Luke Boswell (May 30 2024 at 08:24):

For any experienced rust people ... to implement the roc_panic handling I wonder if we can use std::panic::catch_unwind to wrap the call into roc.

My theory is that then when roc_panic gets called and we panic! in there, that is be somewhere down the stack and this will catch that so we can handle it appropriately.

Richard Feldman (May 30 2024 at 11:15):

Luke Boswell said:

For any experienced rust people ... to implement the roc_panic handling I wonder if we can use std::panic::catch_unwind to wrap the call into roc.

My theory is that then when roc_panic gets called and we panic! in there, that is be somewhere down the stack and this will catch that so we can handle it appropriately.

I know @Folkert de Vries has looked into this for Nea!

Folkert de Vries (May 30 2024 at 11:35):

this is dangerous in practice. Rust panics are not normally allowed to cross an FFI boundary either way. There is now a special calling convention "C-unwind" but even then I think the unwinding through roc code won't really work?

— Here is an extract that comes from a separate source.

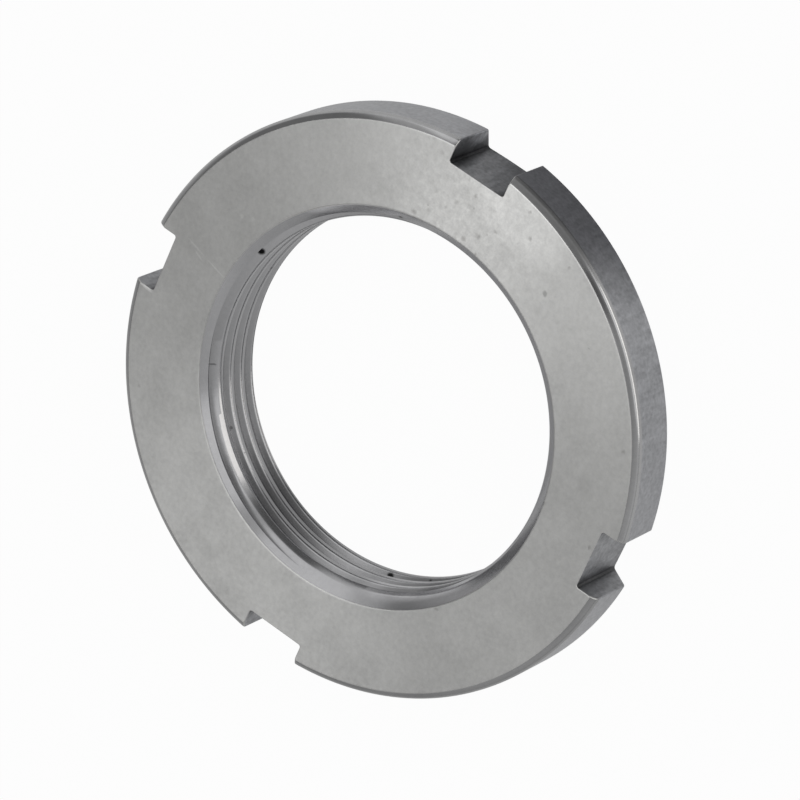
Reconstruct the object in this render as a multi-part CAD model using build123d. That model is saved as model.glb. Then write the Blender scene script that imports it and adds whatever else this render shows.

Folkert de Vries (May 30 2024 at 11:36):

I mean we could make it work technically I guess (though I have no idea how)

Richard Feldman (May 30 2024 at 12:45):

hm, what should we do instead?

Richard Feldman (May 30 2024 at 12:45):

setjmp/longjmp?

Folkert de Vries (May 30 2024 at 12:46):

maybe. are we sure we can skip running destructors ?

Folkert de Vries (May 30 2024 at 12:46):

that would just leak memory otherwise

Richard Feldman (May 30 2024 at 12:47):

hm, yeah good point

Richard Feldman (May 30 2024 at 12:47):

this is a good argument for doing the unwinding inside the generated Roc code and having the Roc call return a Result :sweat_smile:

Richard Feldman (May 30 2024 at 12:47):

(along with effect interpreters and passing in an Allocator struct)

Brendan Hansknecht (May 30 2024 at 17:40):

If exceptions are truly rare, returning a result generally has worse performance characteristics. Especially if the result has to accumulate some sort of information related to the stack trace on the error case.